Quarterly report pursuant to Section 13 or 15(d)

Preferred Stock

v2.4.0.8
Preferred Stock
6 Months Ended
Jun. 30, 2014
Preferred Stock [Abstract]  
PREFERRED STOCK
5.     PREFERRED STOCK
 
All of the preferred stock of the Company is convertible into common shares. The Series A and Series C stock conversion ratio is 100 to 1 shares. The Series B, B-1, D and E stock conversion ratio is 1 to 1 shares. The conversion price of Series B stock may be adjusted if a ‘dilutive triggering event’ occurs which could happen if the Company were to sell or issue common stock, warrants or convertible securities without consideration or for a consideration per share less than the conversion price in effect immediately prior to such sale or issue (dilutive triggering price). In such case, the Series B conversion price would be reduced to a price equal to the dilutive triggering price.
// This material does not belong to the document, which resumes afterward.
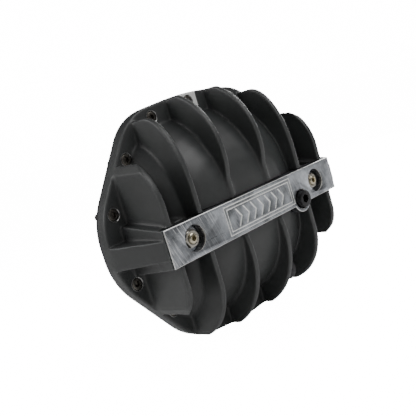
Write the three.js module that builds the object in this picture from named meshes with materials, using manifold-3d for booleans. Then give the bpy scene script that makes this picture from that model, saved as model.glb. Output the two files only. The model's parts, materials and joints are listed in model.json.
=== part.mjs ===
// Finned differential cover for a heavy solid axle, as bolted to the axle housing.
// Millimetres. The origin is the centre of the mating plane (the rear face of the gasket),
// +X runs right along the support bar, +Y goes into the axle housing, +Z is up.
import * as THREE from 'three';
import { mergeVertices } from 'three/addons/utils/BufferGeometryUtils.js';
import Module from 'manifold-3d';

const wasm = await Module();
wasm.setup();

// ---- driving dimensions -------------------------------------------------------------------

const gap = 0.3; // clearance between two pieces that seat on each other
const beyond = 20; // how far a cutter runs past the face it opens

// Flange outline: a twelve-sided plate, the same left and right, with rounded corners.
const halfWidth = 173.5;
const topHeight = 155.5;
const bottomHeight = 141;
const flangeThickness = 16;
const gasketThickness = 1;
const shoulder = { in: 76.8, down: 10, radius: 68 }; // from the side, and from the top
const side = { top: 41, bottom: -29, radius: 86 };
const hip = { in: 76.8, up: 10.7, radius: 68 }; // from the side, and from the bottom
const crownRadius = 350;

// Dome: a barrel that closes at its ends, standing on the flange.
const barFront = 87; // mating plane to the front of the support bar
const domeBehindBar = 8; // front of the bar to the front of the dome
const domeBase = 12; // the dome's edge, measured from the mating plane
const sideLand = 43.5; // flange between the dome and its side edge
const topLand = 26;
const bottomLand = 25;
const wall = 8;
const endPower = 4; // how square the ends of the barrel are
const backPower = 3; // how square its top and bottom are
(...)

All preferred stock has voting rights equal to the number of shares it would have on an ‘as if converted’ basis. All preferred stock is entitled to dividends rights equal to the number of shares it would have on an ‘as if converted’ basis. None of the preferred stock is redeemable, participating nor callable.
 
The Company analyzed the embedded conversion option for derivative accounting consideration under ASC 815-15 “Derivatives and Hedging” and determined that the conversion option should be classified as equity.
 
The Company analyzed the conversion option for beneficial conversion features consideration under ASC 470-20 “Convertible Securities with Beneficial Conversion Features ” and noted none.
 
Between June 4 and June 30, 2014, seven investors in Series A preferred stock converted a total of 38,100 shares of Series A for 3,810,000 shares of restricted common stock in accordance with their conversion rights which includes a blocker with respect to individual ownership percentages.
 
The Series B-1 preferred stock contains a liquidation provision whereas in the event of a fundamental transaction (such as the merger which occurred on June 3, 2014), the shareholder has the option to receive a preferential amount of cash equal to 400% of the stated value per share. On June 6, 2014, the sole holder of Series B-1 stock liquidated 87,500 shares for $350,000 leaving a remaining balance of 68,731 shares of Series B-1 preferred outstanding.